The ticketing carrier must have agreements with every other carrier.
The ticketing carrier is the carrier on whose ticket paper the itinerary is printed. In modern times, it is the carrier whose server holds the e-ticket. The ticketing carrier is also known as the validating carrier or the plating carrier, essentially synonymously.
The ticketing carrier takes payment from the travel agent, or the purchaser directly, and is responsible for distributing those funds to the marketing carriers on the ticket as appropriate. It is also responsible for handling cancellations, changes and other sundry matters to do with the ticket.
In the case of electronic tickets, the ticketing carrier also transfers control of the appropriate flight coupon directly to the operating carrier at check in. (Each flight coupon is valid for one flight; in the old days a coupon was torn off the ticket booklet and stuck in your boarding pass at check in; the carrier then took the coupon from you as you boarded. Today this happens electronically.) The flight coupon is a financial instrument representing proof that the carrier has fulfilled its obligation to transport the passenger. In the event that that the ticketing carrier does not have such an agreement with the operating carrier, perhaps following a ticket change, the ticket will have to be printed to paper so that the flight coupon can be physically given to the operating carrier. This rarely (probably never) happens now.
For these reasons, the ticketing carrier needs to have ticketing interline agreements with each of the operating and marketing carriers on the itinerary.
(That doesn't include wetlease providers who provide aircraft and crew to a network airline (either permanently or temporarily), but it does include franchise carriers who trade under another carrier's name but are independent entities.)
Usually the ticketing carrier will be the marketing carrier who offers carriage on the longest leg, but there is no reason that has to be the case. If you buy a ticket directly from an airline, that airline will always be the ticketing carrier.
Each marketing carrier must have an interline agreement with the carrier(s) operating its flights.
A one-way interline agreement is a prerequisite of a codeshare agreement. But for completeness, each marketing carrier must interline with the true operating carrier that it markets.
Further interline agreements are helpful, but not usually necessary.
This is the situation where you have carrier XX followed by carrier ZZ, ticketed by TT who interlines with both, but XX and ZZ do not interline with each other. This is possible, but: XX cannot check you in for the ZZ sector, there will be no baggage transfer from XX and ZZ, and ZZ will have no notice if you are delayed or inconvenienced by XX. Even worse, XX has no legal authority to alter your ZZ flight coupon and so no ability to re-accommodate you on a later ZZ flight, and may refer you back to TT to make further changes to the ticket. I think most travel agents would refuse to issue a ticket containing a connection between two non-interlining carriers.
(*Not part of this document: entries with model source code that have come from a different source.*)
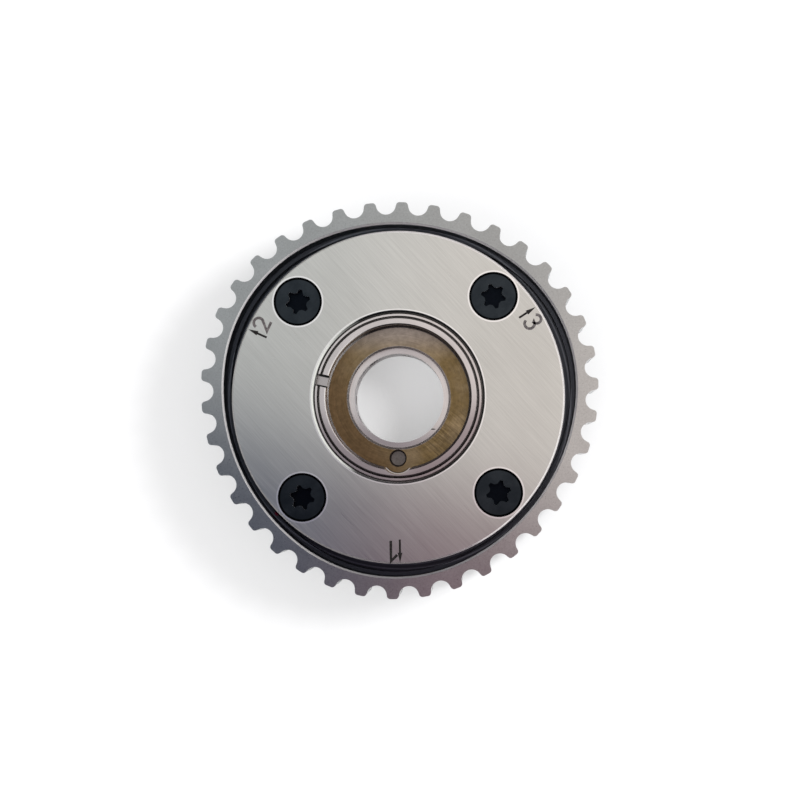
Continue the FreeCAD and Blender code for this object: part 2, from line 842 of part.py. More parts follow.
def vane_points(half_angle, middle_angle):
    inner = HUB_RADIUS - OVERCUT
    outer = CHAMBER_RADIUS + 2.0 * OVERCUT
    return [
        polar(inner, middle_angle - half_angle),
        polar(outer, middle_angle - half_angle),
        polar(outer, middle_angle + half_angle),
        polar(inner, middle_angle + half_angle),
    ]


def add_vanes(body):
    thickness = ROTOR_TOP - ROTOR_BOTTOM
    wide = new_sketch(body, "wide_vane_outline", "XY_Plane", ROTOR_BOTTOM)
    draw_polygon(wide, vane_points(WIDE_VANE_ANGLE / 2.0, as_size(0.0)))
    pad(body, "wide_vane", wide, thickness)
    narrow = new_sketch(body, "vane_outline", "XY_Plane", ROTOR_BOTTOM)
    draw_polygon(narrow, vane_points(S["vane_angle"] / 2.0, as_size(QUARTER_TURN)))
    vane = pad(body, "vane", narrow, thickness)
    repeat(body, "vanes", vane, WEB_COUNT - 1, 2.0 * QUARTER_TURN)
    ring = new_sketch(body, "vane_tip_outline", "XY_Plane", ROTOR_TOP)
    draw_circle(ring, VANE_TIP_RADIUS)
    draw_circle(ring, VANE_TIP_RADIUS + 4.0 * OVERCUT)
    pocket(body, "vane_tips", ring, thickness)


def add_seal_grooves(body):
    half = S["seal_groove_width"] / 2.0
    outer = VANE_TIP_RADIUS + OVERCUT
    sketch = new_sketch(body, "seal_groove_outline", "XY_Plane", ROTOR_TOP)
    draw_polygon(sketch, [
        (VANE_GROOVE_FLOOR, -half),
        (outer, -half),
        (outer, half),
        (VANE_GROOVE_FLOOR, half),
    ])
    groove = pocket(body, "seal_groove", sketch, ROTOR_TOP - ROTOR_BOTTOM)
    repeat(body, "seal_grooves", groove, WEB_COUNT)


def add_hub_cuts(body):
    """The dowel hole with its relief, and the bore of the lock pin."""
    dowel = polar(DOWEL_CIRCLE, S["dowel_angle"] - LOCK_ANGLE)
    relief = new_sketch(body, "dowel_relief_outline", "XY_Plane", NOSE_TOP)
    draw_circle(relief, S["dowel_relief_radius"], dowel)
    pocket(body, "dowel_relief", relief, S["recess_depth"])
    hole = new_sketch(body, "dowel_hole_outline", "XY_Plane", NOSE_TOP)
    draw_circle(hole, S["dowel_radius"], dowel)
    pocket(body, "dowel_hole", hole, NOSE_TOP)
    lock = new_sketch(body, "lock_bore_outline", "XY_Plane", ROTOR_TOP)
    draw_circle(lock, LOCK_BORE_RADIUS, (LOCK_CIRCLE, 0.0))
    body.Tip = pocket(body, "lock_bore", lock, ROTOR_TOP - ROTOR_BOTTOM)


def port(name, level, angle):
    """A radial oil drilling from the bore to a chamber."""
    drilling = DOC.addObject("Part::Cylinder", name + "_drilling")
    bind(drilling, "Radius", S["port_radius"])
    bind(drilling, "Height", HUB_RADIUS + OVERCUT - (S["bore_radius"] - OVERCUT))
    across = FreeCAD.Rotation(Vector(0, 1, 0), 90)
    drilling.Placement = FreeCAD.Placement(Vector(), across)
    bind(drilling, "Placement.Base.x", S["bore_radius"] - OVERCUT)
    bind(drilling, "Placement.Base.z", level)
    return turned(name, drilling, angle)


def rotor_ports():
    """Two drillings for each vane, one row for each side of the vanes."""
    ports = []
    middle = (RECESS_FLOOR - S["bore_step_depth"]) / 2.0
    for index in range(WEB_COUNT):
        vane = WIDE_VANE_ANGLE if index == 0 else S["vane_angle"]
        offset = vane / 2.0 + S["port_edge_angle"]
        number = str(index + 1)
        upper = middle + S["port_row_spacing"] / 2.0
        lower = middle - S["port_row_spacing"] / 2.0
        centre = index * QUARTER_TURN
        ports.append(port("advance_port_" + number, upper, centre + offset))
        ports.append(port("retard_port_" + number, lower, centre - offset))
    return ports


def hub_slot():
    """A straight slot across the hub's front ring."""
    low = S["recess_radius"] - OVERCUT
    high = SHOULDER_RADIUS + OVERCUT
    bottom = NOSE_TOP - S["slot_depth"]
    slot = bar("hub_slot_bar", low, high, S["slot_width"], bottom, NOSE_TOP + OVERCUT)
    return turned("hub_slot", slot, S["slot_angle"] - LOCK_ANGLE)


def vane_edges(shape):
    """Each upright edge to round, with its radius: the vanes' roots, and the wide vane's tip."""
    groove = S["seal_groove_width"].value
    chosen = []
    for number, edge in enumerate(shape.Edges, start=1):
        if len(edge.Vertexes) != 2 or edge.Length < S["core_depth"].value / 2.0:
            continue
        start, end = edge.firstVertex().Point, edge.lastVertex().Point
        if math.hypot(start.x - end.x, start.y - end.y) > 0.001:
            continue
        distance = math.hypot(start.x, start.y)
        on_wide_vane = start.x > abs(start.y) > groove
        if abs(distance - HUB_RADIUS.value) < 0.01:
            fillet = S["vane_fillet"].value
        elif on_wide_vane and abs(distance - VANE_TIP_RADIUS.value) < 0.01:
            fillet = S["chamber_fillet"].value
        else:
            continue
        chosen.append((number, fillet, fillet))
    return chosen


def build_rotor():
    body = new_body("rotor_blank")
    revolve(body, "hub", hub_profile())
    add_vanes(body)
    add_seal_grooves(body)
    add_hub_cuts(body)
    DOC.recompute()
    rounded = DOC.addObject("Part::Fillet", "rotor_rounded")
    rounded.Base = body
    rounded.Edges = vane_edges(body.Shape)
    openings = fuse("rotor_openings", rotor_ports() + [hub_slot()])
    return place(cut("rotor", rounded, openings), angle=LOCK_ANGLE)


def build_vane_seal(number):
    """A bar in a vane's groove, rounded to run on the chamber wall, and its leaf spring."""
    angle = LOCK_ANGLE + (number - 1) * QUARTER_TURN
    name = "vane_seal_" + str(number)
    low = ROTOR_BOTTOM + S["seal_end_gap"]
    high = ROTOR_TOP - S["seal_end_gap"]
    back = VANE_TIP_RADIUS - S["seal_height"]
    blank = bar(name + "_bar", back, CHAMBER_RADIUS + OVERCUT, S["seal_width"], low, high)
    wall = cylinder(name + "_wall", CHAMBER_RADIUS - S["running_gap"], low, high)
    seal = place(common(name, [blank, wall]), angle=angle)
    spring = leaf_spring("vane_seal_spring_" + str(number), VANE_GROOVE_FLOOR, back, angle)
    return [seal, spring]


def build_dowel_pin():
    body = new_body("dowel_pin")
    chamfer = S["dowel_chamfer"]
    radius = S["dowel_radius"]
    bottom = -S["dowel_reach"]
    top = RECESS_FLOOR - S["dowel_drop"]
    revolve(body, "dowel_pin_shape", [
        (0.0, bottom),
        (radius, bottom),
        (radius, top - chamfer),
        (radius - chamfer, top),
        (0.0, top),
    ])
    x, y = polar(DOWEL_CIRCLE, S["dowel_angle"])
    return place(body, x, y)


PIN_BOTTOM = ROTOR_BOTTOM + S["lock_pin_rest"]
PIN_TOP = PIN_BOTTOM + S["lock_pin_length"]
SPRING_BOTTOM = PIN_BOTTOM + S["lock_pin_floor"]
SPRING_TOP = ROTOR_TOP - S["spring_seat_thickness"]


def build_lock_pin():
    """The lock pin: a cup, open to the front for its spring, with a chamfered nose."""
    body = new_body("lock_pin")
    radius = S["lock_pin_radius"]
    cup = S["lock_pin_cup_radius"]
    nose = S["lock_pin_chamfer"]
    revolve(body, "lock_pin_shape", [
        (0.0, PIN_BOTTOM),
        (radius - nose, PIN_BOTTOM),
        (radius, PIN_BOTTOM + nose),
        (radius, PIN_TOP),
        (cup, PIN_TOP),
        (cup, SPRING_BOTTOM),
        (0.0, SPRING_BOTTOM),
    ])
    x, y = polar(LOCK_CIRCLE, LOCK_ANGLE)
    return place(body, x, y)


def build_lock_spring():
    wire = S["spring_wire_radius"]
    coil = S["lock_pin_cup_radius"] - S["spring_coil_gap"] - wire
    gap = S["seat_clearance"]
    length = SPRING_TOP - SPRING_BOTTOM - 2.0 * (wire + gap)
    helix = DOC.addObject("Part::Helix", "lock_spring_line")
    bind(helix, "Radius", coil)
    bind(helix, "Height", length)
    bind(helix, "Pitch", length / S["spring_turns"])
    section = DOC.addObject("Part::RegularPolygon", "lock_spring_wire")
    section.Polygon = 4
    bind(section, "Circumradius", wire)
    upright = FreeCAD.Rotation(Vector(1, 0, 0), 90)
    section.Placement = FreeCAD.Placement(Vector(), upright)
    bind(section, "Placement.Base.x", coil)
    spring = DOC.addObject("Part::Sweep", "lock_spring")
    spring.Sections = [section]
    spring.Spine = (helix, ["Edge1"])
    spring.Solid = True
    spring.Frenet = True
    x, y = polar(LOCK_CIRCLE, LOCK_ANGLE)
    return place(spring, x, y, SPRING_BOTTOM + wire + gap)


def build_lock_spring_seat():
    body = new_body("lock_spring_seat")
    vent = S["spring_seat_vent_radius"]
    revolve(body, "lock_spring_seat_shape", [
        (vent, SPRING_TOP),
        (LOCK_BORE_RADIUS, SPRING_TOP),
        (LOCK_BORE_RADIUS, ROTOR_TOP),
        (vent, ROTOR_TOP),
    ])
    x, y = polar(LOCK_CIRCLE, LOCK_ANGLE)
    return place(body, x, y)


def build_all():
    nodes = [build_toothed_wheel(), build_cover_plate(), build_rear_plate(), build_rotor()]
    for number in range(1, WEB_COUNT + 1):
        nodes.append(build_screw(number))
        nodes.extend(build_web_seal(number))
        nodes.extend(build_vane_seal(number))
    nodes.append(build_dowel_pin())
    nodes.append(build_lock_pin())
    nodes.append(build_lock_spring())
    nodes.append(build_lock_spring_seat())
    nodes.append(build_lock_bush())
    return nodes


def check_all(nodes):
    """Stop if any object failed, or if a piece has no sound solid."""
    for item in DOC.Objects:
        if "Invalid" in item.State or "Error" in item.State:
            raise RuntimeError(item.Name + " did not build")
    for node in nodes:
        if node.Shape.isNull() or not node.Shape.isValid():
            raise RuntimeError(node.Name + " has no valid shape")
        if len(node.Shape.Solids) != 1:
            raise RuntimeError(node.Name + " is not one solid")


def write_all(nodes):
    os.makedirs("parts", exist_ok=True)
    for node in nodes:
        node.Label = node.Name
        node.Shape.exportStep(os.path.join("parts", node.Label + ".step"))


NODES = build_all()
DOC.recompute()
check_all(NODES)
write_all(NODES)
print("pieces:", len(NODES))
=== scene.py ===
import json
import math

import bmesh
import bpy
from mathutils import Matrix, Vector


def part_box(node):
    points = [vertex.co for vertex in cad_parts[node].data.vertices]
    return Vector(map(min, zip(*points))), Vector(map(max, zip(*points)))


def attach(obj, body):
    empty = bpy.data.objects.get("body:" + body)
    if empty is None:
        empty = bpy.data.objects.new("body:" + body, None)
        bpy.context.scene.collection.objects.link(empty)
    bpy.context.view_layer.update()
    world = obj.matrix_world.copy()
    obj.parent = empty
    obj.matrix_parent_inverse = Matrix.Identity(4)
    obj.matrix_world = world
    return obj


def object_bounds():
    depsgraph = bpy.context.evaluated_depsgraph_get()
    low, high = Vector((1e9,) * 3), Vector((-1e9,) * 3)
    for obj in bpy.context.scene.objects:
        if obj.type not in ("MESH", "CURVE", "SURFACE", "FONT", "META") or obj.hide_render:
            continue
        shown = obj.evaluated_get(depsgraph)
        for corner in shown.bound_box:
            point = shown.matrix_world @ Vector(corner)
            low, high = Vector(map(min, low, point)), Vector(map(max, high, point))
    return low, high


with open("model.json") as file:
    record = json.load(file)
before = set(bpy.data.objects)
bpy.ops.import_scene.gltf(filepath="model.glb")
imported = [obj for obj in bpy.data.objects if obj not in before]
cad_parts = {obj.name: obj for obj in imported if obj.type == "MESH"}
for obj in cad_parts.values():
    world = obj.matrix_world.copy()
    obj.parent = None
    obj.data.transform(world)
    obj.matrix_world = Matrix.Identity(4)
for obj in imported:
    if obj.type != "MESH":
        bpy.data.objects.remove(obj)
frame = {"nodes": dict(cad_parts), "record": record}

# Looks of the cam phaser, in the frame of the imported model. Lengths are in metres, or in
# millimetres where it says so.

MM = 0.001
CAD_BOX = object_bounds()
SCENE = bpy.context.scene
NODES = frame["nodes"]

# Levels, radii and the first cover screw's place, read from the frame; the four screws stand a
# quarter turn apart
FRONT_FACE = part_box("cover_plate")[1].z
RIM_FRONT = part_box("toothed_wheel")[1].z
PLATE_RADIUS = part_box("cover_plate")[1].x
NOSE_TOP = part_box("rotor")[1].z
SCREW_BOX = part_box("cover_screw_1")
SCREW_TOP = SCREW_BOX[1].z
SCREW_CENTRE = (SCREW_BOX[0] + SCREW_BOX[1]) / 2
SCREW_ANGLE = math.atan2(SCREW_CENTRE.y, SCREW_CENTRE.x)
SCREW_CIRCLE = math.hypot(SCREW_CENTRE.x, SCREW_CENTRE.y)

# Where the cover plate's looks change: painted highlight rings beside its openings, a painted shadow
# line in the gap round the hub, and a painted highlight on the outer edge. Two lengths are the start
# and the end of a change.
BORE_RING = (20.93 * MM, 21.2 * MM)
HOLE_RING = (5.85 * MM, 6.22 * MM)
GAP_LINE = (20.42 * MM, 20.78 * MM)
PLATE_EDGE = (PLATE_RADIUS - 0.5 * MM, PLATE_RADIUS - 0.4 * MM)

# The toothed wheel's: the groove's outer edge, two painted highlight bands and a dab of paint in the
# groove, with its angle in degrees
RIM_EDGE_RADIUS = 43.75 * MM
GROOVE_HIGHLIGHT_BANDS = ((40.45 * MM, 40.8 * MM), (41.55 * MM, 41.9 * MM))
DAB_ANGLE = 224.0
DAB_RADIUS = 40.9 * MM
DAB_EDGE = (0.9 * MM, 0.2 * MM)

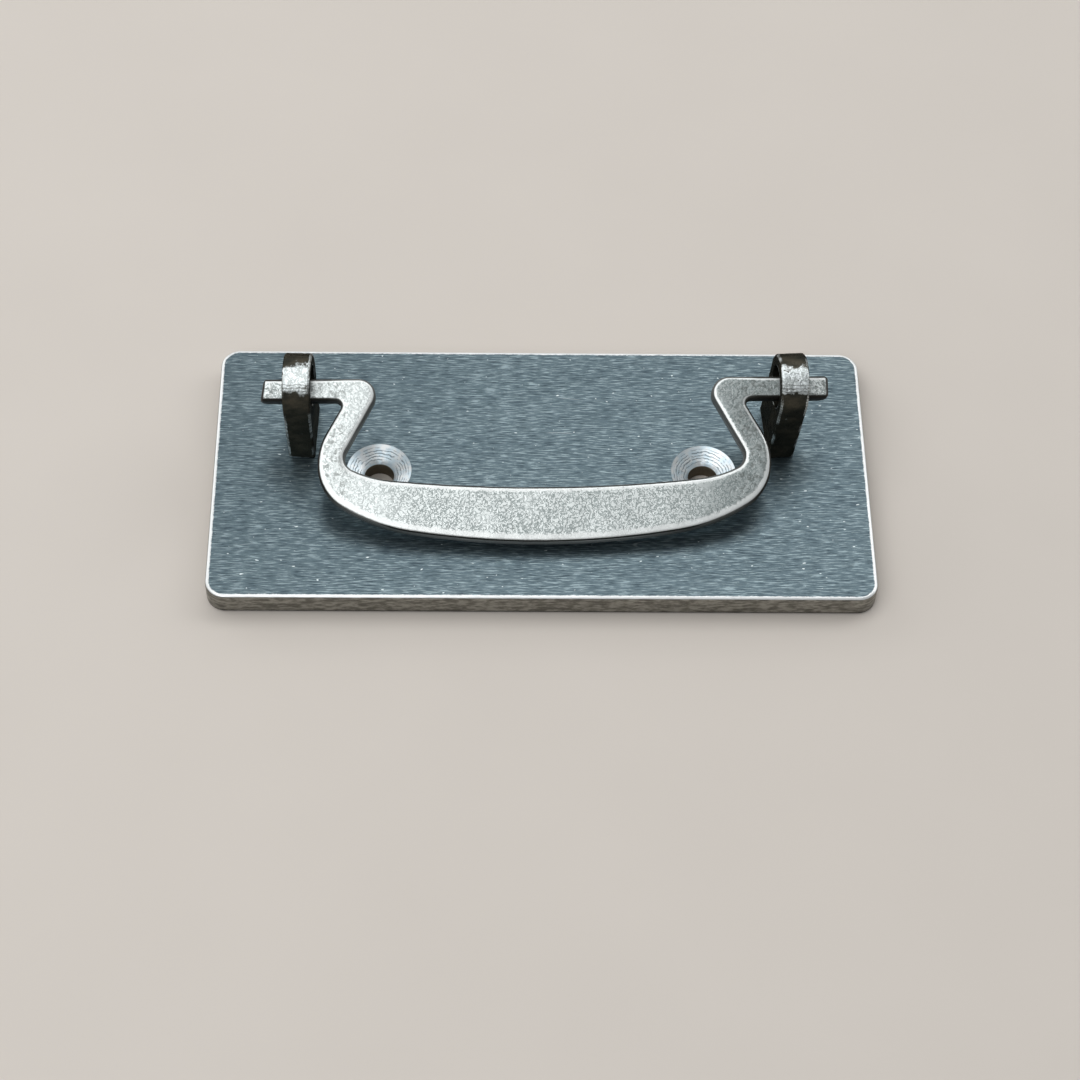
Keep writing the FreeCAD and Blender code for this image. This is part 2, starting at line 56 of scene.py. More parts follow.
# Sizes of the steel parts; heights are above the plate's back
PLATE_LENGTH = 151.4 * MM
PLATE_WIDTH = 70 * MM
PLATE_THICKNESS = 6 * MM
PLATE_CORNER = 4.5 * MM
SCREW_PITCH = 75 * MM
SCREW_BORE = 6.7 * MM
COUNTERSINK_MOUTH = 15 * MM
COUNTERSINK_FOOT = 3.5 * MM
BAIL_THICKNESS = 4.5 * MM
ARM_HALF_WIDTH = 2.6 * MM
BORE_HEIGHT = 23.5 * MM
EYE_SETBACKS = {"left_eye": 11.0 * MM, "right_eye": 11.75 * MM}
REST_TILT = math.radians(23.8878)
REST_SKEW = math.radians(0.9)
SWING_AXIS = Vector(frame["joints"][0]["pos_m"])

# How finely the parts are joined and cut again, and how far wear rolls the plate's edges
WELD_REACH = 0.002 * MM
SLIVER_WIDTH = 0.04 * MM
BAIL_SLICE = 0.8 * MM
EYE_SLICE = 0.45 * MM
ROLLED_EDGE = 0.22 * MM


def shade(red, green, blue):
    """A colour by its 0 to 255 screen values."""
    parts = [value / 255 for value in (red, green, blue)]
    return [p / 12.92 if p <= 0.04045 else ((p + 0.055) / 1.055) ** 2.4 for p in parts] + [1.0]


# Colours of the materials; a pair is the two ends of a blend
PLATE_COLOURS = {
    "skin": shade(91, 107, 114),
    "light_streak": shade(140, 157, 162),
    "dark_streak": shade(66, 80, 88),
    "mark": shade(220, 230, 232),
    "worn_edge": shade(240, 243, 243),
    "side": (shade(112, 110, 103), shade(168, 166, 158)),
    # painted contact shadow at the foot of the sides
    "contact_shadow": shade(14, 12, 11),
    "back": (shade(62, 65, 64), shade(98, 93, 84)),
    "cone": (shade(224, 241, 250), shade(250, 254, 255)),
    "tool_ring": shade(104, 122, 132),
    "bore": shade(92, 84, 70),
}
BAIL_COLOURS = {
    "face": shade(222, 228, 227),
    "mottle": shade(152, 161, 160),
    "pit": shade(134, 142, 140),
    # painted light on the left of the bail, and painted shade on its right
    "painted_left_light": shade(232, 238, 237),
    "painted_right_shade": shade(122, 132, 132),
    "scuff": shade(92, 96, 92),
    "rim": shade(240, 244, 243),
    "wall": (shade(138, 140, 138), shade(196, 200, 198)),
    # painted shade on the shank and arm walls, and a painted shade line at the walls' top
    "shank_wall_shade": shade(58, 62, 60),
    "arm_wall_shade": shade(40, 39, 35),
    "edge_shade_line": shade(24, 25, 24),
}
EYE_COLOURS = {
    "scale": (shade(60, 61, 55), shade(86, 82, 72)),
    # painted highlight on the heads, also the colour of worn edge nicks
    "highlight_and_wear": shade(230, 237, 238),
    "mottle": shade(188, 195, 194),
    "pit": shade(106, 104, 98),
    "score": shade(84, 84, 80),
    "sheen": shade(110, 110, 110),
}
FLOOR_COLOURS = (shade(205, 198, 190), shade(210, 203, 195))


# Helpers for shader nodes: each adds to a node tree and gives the output to plug in next

def plug(tree, source, target):
    """Links an output to an input, or sets the input to a plain value."""
    if isinstance(source, bpy.types.NodeSocket):
        tree.links.new(source, target)
    else:
        target.default_value = source


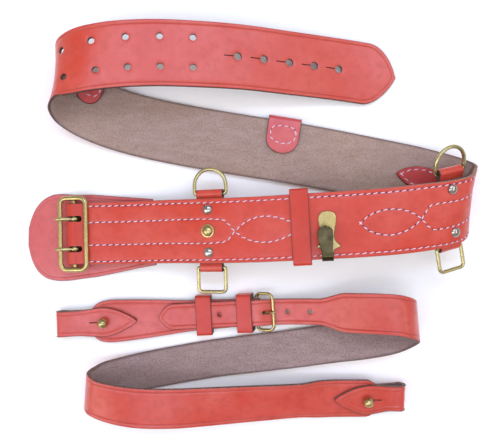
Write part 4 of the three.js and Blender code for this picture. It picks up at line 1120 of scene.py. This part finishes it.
def grow(piece, maker, values):
    """Runs a tree on a piece with values for its named inputs, and keeps the plain mesh."""
    if maker.__name__ not in TREES:
        TREES[maker.__name__] = maker()
    tree = TREES[maker.__name__]
    modifier = piece.modifiers.new("grow", "NODES")
    modifier.node_group = tree
    for item in tree.interface.items_tree:
        if item.in_out == "INPUT" and item.name in values:
            modifier[item.identifier] = values[item.name]
    bake_modifiers(piece)


def sew(name, paths, outwards, seed):
    """Stitches along paths of points, and dark bodies between them painted as the shade of the stitch
    holes.
    """
    stitch = bpy.context.scene.belt_stitching
    thread, hole_shade = finishes("thread", "hole_shade")
    shifted = [path[half_pitch(path, stitch.pitch / MM):] for path in paths]
    shifted_outwards = [out[-len(path):] for out, path in zip(outwards, shifted)]
    thread_size = (stitch.length, stitch.width, THREAD_HEIGHT)
    for kind, rows, outs, size, slant, material in (
        ("thread", paths, outwards, thread_size, stitch.slant, thread),
        ("pits", shifted, shifted_outwards, HOLE_SHADE_SIZE, 0.0, hole_shade),
    ):
        piece = path_object(f"{name}_{kind}", rows, {"outward": outs})
        grow(piece, stitch_tree, {
            "Pitch": stitch.pitch, "Length": size[0], "Width": size[1], "Height": size[2],
            "Slant": slant, "Seed": seed, "Material": material,
        })
        settle(piece, None)


def half_pitch(path, pitch):
    """How many points of a path make half a pitch."""
    return int(np.searchsorted(reached(path)[1:], pitch / 2)) + 1


# ---- Widths, relief


def point_share(t):
    """Share of the full width left from 0 at a point's shoulder to 1 at its end."""
    return np.maximum((1 - t * t) ** 0.8, 0.04)


def crease_line(scale=1.0):
    """Relief of one pressed line along the outline, and the painted shade in it."""
    leather = bpy.context.scene.belt_leather
    depth, inset_wanted = leather.crease_depth / MM, leather.crease_inset / MM

    def relief(s, v, inset):
        dip = scale * np.exp(-(((inset - inset_wanted) / CREASE["slope"]) ** 2))
        return -depth * dip, dip * CREASE["dark"]

    return relief


def with_dips(base, holes):
    """Adds a pressed-in rim round holes at (s, v, radius), darkened there as painted shade."""

    def relief(s, v, inset):
        height, dark = base(s, v, inset)
        for s0, v0, radius in holes:
            away = np.hypot(s - s0, v - v0) - radius
            dip = np.exp(-((np.maximum(away, 0) / HOLE_RIM["slope"]) ** 2))
            height = height - HOLE_RIM["depth"] * dip
            dark = np.maximum(dark, HOLE_RIM["dark"] * dip)
        return height, dark

    return relief


def merged_steps(length, step, spots, reach=5.0, fine=0.9, start=0.0):
    """Lengths along a strap, closer together round the given spots."""
    wanted = list(np.linspace(start, length, int((length - start) / step) + 1))
    for spot in spots:
        wanted = [s for s in wanted if abs(s - spot) > reach + 0.4]
        wanted += list(np.arange(spot - reach, spot + reach + 0.01, fine))
    return np.array(sorted(s for s in wanted if start <= s <= length))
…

The only time I really see this situation is on a round the world trip where one tiny regional carrier is offering a short leg somewhere, and another carrier sometime later on the ticket, on the other side of the globe, does not interline with them.
Source: IATA Ticketing Handbook
On fare compatibility.
Fares often impose restrictions on who the ticketing carrier may be, for instance Delta transatlantic fares can only be issued on Delta, Air France, Virgin Atlantic, or KLM ticket paper. If you wanted to combine that with some other fare, the second fare must be okay with this restriction. If your new fare had to be issued on Alaska ticket stock, this would not be possible on the same ticket.